Stanford’s Secret STEM Deficit

Stanford’s Secret STEM Deficit

With the latest innovations in AI and machine learning the chatter of campus, it is easy for Stanford students to conflate Silicon Valley entrepreneurship with US scientific leadership. After all, with self-driving cars and automated grocery stores, it seems ludicrous to argue that our nation is experiencing an innovation deficit — the very opposite instead seems to be true.

If only this were so. In what a recent MIT report labels as a “growing US innovation deficit,” declining federal funding for basic research (research without direct commercial application) has jeopardized American leadership in fields as diverse as cybersecurity, fusion energy, battery technology, and Alzheimer’s research. According to the report, nearly half of respondents in a recent survey revealed that economic pressures forced them to abandon investigations they thought “central to their lab’s mission.” President Trump has repeatedly threatened to cut federal funding for scientific research.

Policy reform is crucial to changing this troubling national trend. However, we must also be vigilant in changing our campus culture to encourage more students to study the pure and physical sciences.

Though both students and the administration are vigilant in fighting Stanford’s pre-professional culture by promoting the humanities, very little has been said of the dearth of non-applied science majors on campus. However, similar stereotypes remain: that subjects such as math and chemistry are not only too difficult, but also that they provide few of the necessary “skills” needed for success in the workplace. After all, why spent your time toiling away studying Lebesgue integration or quantum field theory if you can land a prestigious software engineering internship majoring in Symbolic Systems?

However, such non-applied science majors are more important than ever. The basic research generated by disciplines such as chemistry and biology generate the foundations for future applied innovations. Such commercial innovation is difficult to predict, but history proves that the investment is more than worth it. Transformative inventions such as the velcro and the GPS were never developed intentionally, but rather from basic research in outer space. A 2008 study estimated a 39% rate of return arising from publicly funded cardiovascular biomedical and health research. As the global population grows from 7 billion to 9 billion by 2040, innovations in plant science will be necessary to meet global food requirements. However, US investment in basic plant-related R&D is far below that of other disciplines. Commercial incentives are lacking for increased research into new types of antibiotics to tackle the growing threat of antibiotic-resistant bacteria, and federal funding for the physical sciences has been cut in half since the 1970s.

Many argue that such federal stagnation is sufficiently supplanted by rapid increases in private funding for science. Silicon Valley bigshots like Bill Gates and Eric Schmidt, for example, have each donated billions of dollars towards initiatives supporting global health and ocean conservation. However, even philanthropic donors avoid basic research in favor of what’s trendy, and more often than not, they tend to benefit elite universities at the expense of poorer ones. Moreover, even if philanthropic science can lead to important breakthroughs, a far greater risk lies in the fact that it undermines the very social contract that cultivates science for the common good.

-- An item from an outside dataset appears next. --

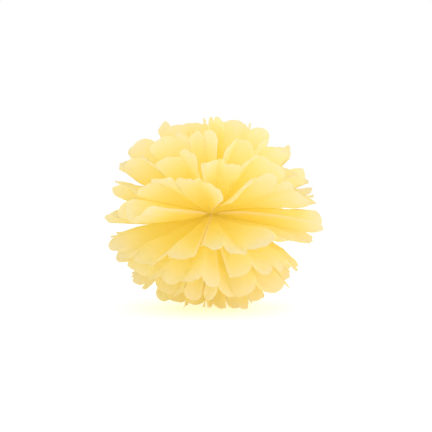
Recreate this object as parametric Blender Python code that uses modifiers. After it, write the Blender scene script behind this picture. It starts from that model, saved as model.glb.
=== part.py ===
"""Tissue paper pom pom: nine pleated sheets tied in the middle, fanned out and pulled apart into a ball.

Every sheet starts flat: a rectangle with straight folds running along its length and a round petal end on
each panel. It is folded like an accordion, gathered in the tie, fanned out to both sides and lifted or
lowered to its own elevation. The origin is the middle of the tie, +Z runs up through the stack of sheets,
and the folds leave the tie along +X and -X. Lengths are in metres, angles in degrees.
"""
import math

import bmesh
import bpy
from mathutils import Vector, noise

# The flat sheet: half of a 500 x 700 mm sheet, folded into panels along its 350 mm side
SHEET_LENGTH = 0.350
SHEET_WIDTH = 0.500
PANELS = 12
PETAL_ROUNDING = 0.019
PAPER = 0.0003

# The gather: all sheets squeezed into one flat bundle under the wire
BUNDLE_WIDTH = 0.018
SHEET_PITCH = 0.0014
GATHER_DEPTH = 0.00045
GATHER_RUN = 0.0022
GATHER_FLARE = 0.006

# The wire around the gather, with its ends twisted together behind
WIRE_DIAMETER = 0.0012
WIRE_CLEARANCE = 0.0003
TWIST_LENGTH = 0.014
TWIST_TURNS = 2.5

# How the paper opens on its way out of the gather; a fold keeps at least a share of its panel as depth
LEAST_DEPTH = 0.18
RISE_RUN = 0.008
OPENING_RUN = 0.060
SWING_RUN = 0.040
BOW = 0.20
BOW_RUN = 0.040
CROWN_SQUASH = 0.10
SIDE_DROP = 0.22
GATHER_FAN = 89.0
FAN_RUN = 0.010
FRONT_TILT = -0.1

# The soft underside gives way and spreads where the ball rests
REST_START = 0.147
REST_GIVE = 0.3
REST_SPREAD = 0.7

# How uneven the fluffed paper is
SWAY = 5.5
SWAY_WAVES = 1.7
TURN_STRAY = 3.5
LIFT_STRAY = 3.4
LENGTH_STRAY = 0.009
CUP = 0.004
TIP_CURL = 0.011
TIP_START = 0.72

# Mesh divisions
ROWS = 7
ROW_SPREAD = 1.8
CUPPED_ROWS = 3
PETAL_CUTS = 1
TWIST_STEPS = 12
CORNER_STEPS = 3

# Each sheet from the lowest to the highest: elevation of its petals, the swing of its folds above and
# below that at the tie and at the rim, how far its first panel stands on edge, the azimuths of its first
# and last fold on the left and on the right, counted from -X and +X away from the front, and how loose
# its petals are on the left and on the right
SHEETS = (
    ("lower_sheet_4", -77.0, 6.0, 8.5, 0.0, (-98.0, 80.0), (-80.0, 98.0), 1.0, 1.0),
    ("lower_sheet_3", -50.0, 4.5, 6.5, 0.0, (-79.0, 96.0), (-98.0, 77.0), 1.0, 1.0),
    ("lower_sheet_2", -31.0, 3.5, 5.5, 0.0, (-98.0, 76.0), (-79.0, 95.0), 0.6, 1.0),
    ("lower_sheet_1", -15.0, 3.5, 4.5, 0.0, (-78.0, 93.0), (-98.0, 73.0), 0.4, 0.5),
    ("middle_sheet", 0.5, 17.0, 7.5, 0.95, (-58.0, 92.0), (-17.0, 76.0), 0.4, 0.8),
    ("upper_sheet_1", 18.0, 3.5, 4.5, 0.0, (-98.0, 73.0), (-78.0, 93.0), 0.4, 1.0),
    ("upper_sheet_2", 34.0, 3.5, 5.5, 0.0, (-79.0, 95.0), (-98.0, 76.0), 1.0, 1.0),
    ("upper_sheet_3", 52.0, 4.5, 6.5, 0.0, (-98.0, 77.0), (-79.0, 96.0), 1.0, 1.0),
    ("upper_sheet_4", 77.0, 6.0, 8.5, 0.0, (-80.0, 98.0), (-98.0, 80.0), 1.0, 1.0),
)

# Single folds pulled up or down on the left (-1) or right (1), in degrees from the first fold on
PULLS = {
    ("lower_sheet_3", -1): (-3.0, -4.0, -4.0, -3.0, -1.0),
    ("lower_sheet_2", -1): (-5.0, -8.0, -10.0, -10.0, -8.0, -4.0, -1.0),
    ("lower_sheet_1", -1): (-10.0, -12.0, -13.0, -12.0, -7.0, -3.0, -2.5, -2.0, -1.0),
    ("lower_sheet_1", 1): (0.0, 0.0, 1.0, 1.5, 2.0, 2.0, 2.0, 2.0, 1.5, 1.0),
    ("middle_sheet", -1): (3.0, 3.0, 4.0, 1.0, -2.5, -4.5, -5.0, -4.5, -4.0, -3.0, -2.0, -1.0),
}

PANEL = SHEET_WIDTH / PANELS
HALF_LENGTH = SHEET_LENGTH / 2
REACH = HALF_LENGTH - GATHER_RUN


def eased(value):
    """Smooth step from 0 to 1 while value runs from 0 to 1."""
    value = min(max(value, 0.0), 1.0)
    return value * value * (3 - 2 * value)


def stray(*place):
    """Even noise between about -1 and 1 at a place given by up to three numbers."""
    return noise.noise(Vector((*place, 0.37, 0.61, 0.13)[:3])) * 1.6


def collection_named(name):
    collection = bpy.data.collections.new(name)
    bpy.context.scene.collection.children.link(collection)
    return collection


def plain_material(name, colour, roughness, metallic):
    material = bpy.data.materials.new(name)
    material.use_nodes = True
    shader = material.node_tree.nodes["Principled BSDF"]
    shader.inputs["Base Color"].default_value = (*colour, 1.0)
    shader.inputs["Roughness"].default_value = roughness
    shader.inputs["Metallic"].default_value = metallic
    material.diffuse_color = (*colour, 1.0)
    return material


def fold_point(index, sheet, side, fold, run):
    """Point on one fold line, a run of paper away from the middle of the tie."""
    name, elevation, swing_near, swing_far, standing, left, right, loose_left, loose_right = sheet
    level = (index - (len(SHEETS) - 1) / 2) * SHEET_PITCH
    across = BUNDLE_WIDTH * (fold / PANELS - 0.5)
    zig = 1 if fold % 2 else -1
    if standing:
        zig = -zig if fold else FRONT_TILT
    front, back = right if side > 0 else left
    spread = back - front
    share = (fold - standing if fold > 1 else fold) / (PANELS - standing)
    fan = front + spread * share
    start = fan if standing else GATHER_FAN * (2 * share - 1)
    leave = GATHER_RUN + GATHER_FLARE * math.cos(math.radians(start))
    reach = run - GATHER_RUN
    if reach <= 0:
        return Vector((side * leave * run / GATHER_RUN, across, level + zig * GATHER_DEPTH))
    opened = eased(reach / REACH)
    leaving = 1 - math.exp(-reach / RISE_RUN)
    fan += (start - fan) * math.exp(-reach / FAN_RUN)
    loose = opened * (loose_right if side > 0 else loose_left)
    azimuth = fan + loose * TURN_STRAY * stray(fold * 1.37, index * 5.1, side * 3.3)
    heading = math.radians(azimuth if side > 0 else 180 - azimuth)
    steep = abs(elevation) * (1 - SIDE_DROP * math.cos(math.radians(fan)) ** 2)
    bowed = 90 * (steep / 90) ** (1 - BOW * math.exp(-reach / BOW_RUN))
    climb = math.copysign(math.radians(bowed), elevation) * leaving
    spacing = BUNDLE_WIDTH / PANELS + reach * math.cos(climb) * math.radians(spread) / PANELS
    depth = math.sqrt(max(PANEL ** 2 - spacing ** 2, (LEAST_DEPTH * PANEL) ** 2)) / 2
    if standing and fold <= 2:
        depth = PANEL / 2
    depth *= 1 - math.exp(-reach / OPENING_RUN)
    swing = swing_far + (swing_near - swing_far) * math.exp(-reach / SWING_RUN)
    lift = min(math.atan2(depth, reach), math.radians(swing)) * leaving
    sway = SWAY * stray(SWAY_WAVES * math.cos(heading), SWAY_WAVES * math.sin(heading), elevation * 0.004)
    sway *= math.cos(climb) * opened
    sway += LIFT_STRAY * stray(fold * 2.11, index * 3.7, side * 1.9) * loose
    pulls = PULLS.get((name, side), ())
    pull = pulls[fold] if fold < len(pulls) else 0.0
    climb += zig * lift + math.radians(sway + pull * (1 - math.exp(-reach / OPENING_RUN)))
    reach *= 1 - CROWN_SQUASH * math.sin(climb) ** 2
    flat = reach * math.cos(climb)
    height = level + zig * GATHER_DEPTH * math.exp(-reach / RISE_RUN) + reach * math.sin(climb)
    pressed = max(-REST_START - height, 0.0) * (1 - REST_GIVE)
    height += pressed
    flat += pressed * REST_SPREAD
    return Vector((
        side * leave + flat * math.cos(heading),
        across + flat * math.sin(heading),
        height,
    ))


def creased_point(index, sheet, side, across, run):
    """Point on the sheet while its panels are straight between their folds, and the way to the next fold."""
    fold = min(int(across), PANELS - 1)
    near = fold_point(index, sheet, side, fold, run)
    far = fold_point(index, sheet, side, fold + 1, run)
    return near.lerp(far, across - fold), far - near


def petal_point(index, sheet, side, across, run, end):
    """Point on the opened sheet, with each panel cupped and curled at its tip; across is counted in panels."""
    fold = min(int(across), PANELS - 1)
    place, width = creased_point(index, sheet, side, across, run)
    bulge = 1 - (2 * (across - fold) - 1) ** 2
    opened = eased((run - GATHER_RUN) / REACH)
    if bulge < 1e-6 or opened <= 0:
        return place
    ahead = creased_point(index, sheet, side, across, run + 0.004)[0]
    tip = max(run / end - TIP_START, 0.0) / (1 - TIP_START)
    push = CUP * (0.55 + stray(fold * 3.1 + 0.5, index * 2.7, side * 5.3)) * bulge * opened
    push += TIP_CURL * stray(fold * 1.9, index * 4.3, side * 2.2) * bulge * tip ** 2
    return place + push * (sheet[8] if side > 0 else sheet[7]) * width.cross(ahead - place).normalized()


def petal_run(index, side, across):
    """Run of paper from the tie to the trimmed end, which is round on every panel."""
    panel = min(int(across), PANELS - 1)
    share = 2 * (across - panel) - 1
    length = HALF_LENGTH + LENGTH_STRAY * stray(panel * 2.3, index * 1.9, side * 4.7)
    return length - PETAL_ROUNDING * (1 - math.sqrt(max(1 - share * share, 0.0)))


def folded_sheet(index, sheet, collection, material):
    """One sheet: a flat grid with round ends cut in its outline, then every vertex laid in its fold."""
    mesh = bmesh.new()
    cells = 2 * ROWS - 1
    bmesh.ops.create_grid(mesh, x_segments=cells, y_segments=PANELS, size=1.0)
    # The outer rows get a middle line in every panel, which cups it, and the trimmed end gets more for its round
    for least, cuts in ((1 - 2 * (CUPPED_ROWS - 0.5) / cells, 1), (0.999, PETAL_CUTS)):
        rows = [e for e in mesh.edges if abs(e.verts[0].co.x - e.verts[1].co.x) < 1e-5]
        outer = [e for e in rows if abs(e.verts[0].co.x) > least]
        bmesh.ops.subdivide_edges(mesh, edges=outer, cuts=cuts)
    for vertex in mesh.verts:
        side = -1 if vertex.co.x < 0 else 1
        step = round((abs(vertex.co.x) * cells + 1) / 2)
        across = round((vertex.co.y + 1) / 2 * PANELS, 4)
        end = petal_run(index, side, across)
        run = GATHER_RUN + (end - GATHER_RUN) * ((step - 1) / (ROWS - 1)) ** ROW_SPREAD
        vertex.co = petal_point(index, sheet, side, across, run, end)
    # Both sides of the paper get the same triangles, so they stay a paper's thickness apart
    bmesh.ops.triangulate(mesh, faces=mesh.faces)
    data = bpy.data.meshes.new(sheet[0])
    mesh.to_mesh(data)
    mesh.free()
    data.materials.append(material)
    paper = bpy.data.objects.new(sheet[0], data)
    collection.objects.link(paper)
    solid = paper.modifiers.new("Paper", "SOLIDIFY")
    solid.thickness = PAPER
    solid.offset = 0
    return paper


def tie_path():
    """Middle line of the wire: one twisted tail, once around the bundle, and the other tail."""
    radius = WIRE_DIAMETER / 2
    stand = PAPER / 2 + WIRE_CLEARANCE + radius
    strand = radius + WIRE_CLEARANCE / 2
    half_width = BUNDLE_WIDTH / 2
    half_height = (len(SHEETS) - 1) / 2 * SHEET_PITCH + GATHER_DEPTH
    neck = half_width + stand + 2 * strand
    tail = []
    for step in range(TWIST_STEPS + 1):
        along = step / TWIST_STEPS
        angle = 2 * math.pi * TWIST_TURNS * along
        tail.append((strand * math.sin(angle), neck + TWIST_LENGTH * along, strand * math.cos(angle)))
    other_tail = [(-x, y, -z) for x, y, z in tail]
    loop = [(0.0, half_width + stand, 3 * strand)]
    for corner in range(4):
        y = half_width if corner in (0, 3) else -half_width
        z = half_height if corner < 2 else -half_height
        for step in range(CORNER_STEPS + 1):
            angle = math.pi / 2 * (corner + step / CORNER_STEPS)
            loop.append((0.0, y + stand * math.cos(angle), z + stand * math.sin(angle)))
    loop.append((0.0, half_width + stand, -3 * strand))
    return tail[::-1] + loop + other_tail


def wire_tie(collection, material):
    """The wire as one tube of its own diameter."""
    curve = bpy.data.curves.new("tie_wire", "CURVE")
    curve.dimensions = "3D"
    curve.bevel_depth = WIRE_DIAMETER / 2
    curve.bevel_resolution = 1
    curve.use_fill_caps = True
    points = tie_path()
    spline = curve.splines.new("POLY")
    spline.points.add(len(points) - 1)
    for point, place in zip(spline.points, points):
        point.co = (*place, 1.0)
    curve.materials.append(material)
    wire = bpy.data.objects.new("tie_wire", curve)
    collection.objects.link(wire)
    return wire


def main():
    for thing in list(bpy.data.objects):
        bpy.data.objects.remove(thing, do_unlink=True)
    collection = collection_named("Tissue paper pom pom")
    tissue = plain_material("Yellow tissue paper", (0.955, 0.70, 0.185), 0.85, 0.0)
    wire = plain_material("Florist's wire", (0.42, 0.40, 0.37), 0.45, 1.0)
    for index, sheet in enumerate(SHEETS):
        folded_sheet(index, sheet, collection, tissue)
    wire_tie(collection, wire)


main()
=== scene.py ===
import math
from collections import namedtuple

import bpy
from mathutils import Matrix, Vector, noise


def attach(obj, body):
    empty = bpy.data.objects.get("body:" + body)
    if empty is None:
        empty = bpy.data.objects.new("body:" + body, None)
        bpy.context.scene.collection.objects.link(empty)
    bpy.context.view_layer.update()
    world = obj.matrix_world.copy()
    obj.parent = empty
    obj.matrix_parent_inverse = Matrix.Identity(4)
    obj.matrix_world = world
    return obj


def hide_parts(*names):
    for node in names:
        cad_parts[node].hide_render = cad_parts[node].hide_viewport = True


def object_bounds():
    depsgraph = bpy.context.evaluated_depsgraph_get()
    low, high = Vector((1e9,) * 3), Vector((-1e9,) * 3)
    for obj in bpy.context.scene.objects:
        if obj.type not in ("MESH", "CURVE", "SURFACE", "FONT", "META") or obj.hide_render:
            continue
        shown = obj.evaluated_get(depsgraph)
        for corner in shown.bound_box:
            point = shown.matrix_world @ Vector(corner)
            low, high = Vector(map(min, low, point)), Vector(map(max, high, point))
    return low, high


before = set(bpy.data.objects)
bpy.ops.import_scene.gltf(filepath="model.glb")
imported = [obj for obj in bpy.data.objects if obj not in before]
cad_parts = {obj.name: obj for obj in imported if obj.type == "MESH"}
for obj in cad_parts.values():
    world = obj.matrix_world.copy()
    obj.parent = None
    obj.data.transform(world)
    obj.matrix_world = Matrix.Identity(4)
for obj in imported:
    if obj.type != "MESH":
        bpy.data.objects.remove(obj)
bpy.ops.object.select_all(action="DESELECT")
cad_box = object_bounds()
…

Change at the policy level is undoubtedly overdue. The national laboratories that once developed the computer and radar in the 1940s and won us World War II must regain the funding and freedom necessary to once again attract top scientists and develop creative solutions to pressing national issues. Similarly, the Trump administration should increase funding for the National Science Foundation and National Institute of Health, broadening their mandate to pursue all forms of basic research and proliferating the amount of grants available for scientists.

Yet increased support for basic research also demands a change in our campus culture. The problems that basic research tackles cannot be solved by another permutation of CS + Social Good. Though the added market value of pursuing a School of Engineering degree will always encourage students to major in fields like Computer Science or Mechanical Engineering, Stanford should provide more institutional support for the pure sciences and math while also more aggressively marketing their value and utility. In decrying Stanford’s pre-professional culture, we often focus on the dearth of English and History majors. But if anything, we must promote a culture where the STEM disciplines are cultivated in the same manner that the humanities are, promoting learning for the sake of doing so.

Such a climate will produce more more scholars studying the fundamentals to produce the groundbreaking innovation we see at the tip of the iceberg. After all, while our research programs and graduate students are amongst the strongest in the country across most disciplines, Stanford undergrads lag well behind those from our peer institutions in conducting world-class research. Stanford undergraduates have won just 2 Nobel Prizes — which are generally awarded for breakthroughs in basic research — compared to 21 from Harvard and 16 from Columbia.

It is our prerogative to buck this trend. We must affirm the value of disciplines like physics, chemistry, biology, and math — as well as pure research within the School of Engineering — and recognize that, far more than being a niche intellectual pursuit, training future academic leaders is vital to our continued economic and national prosperity.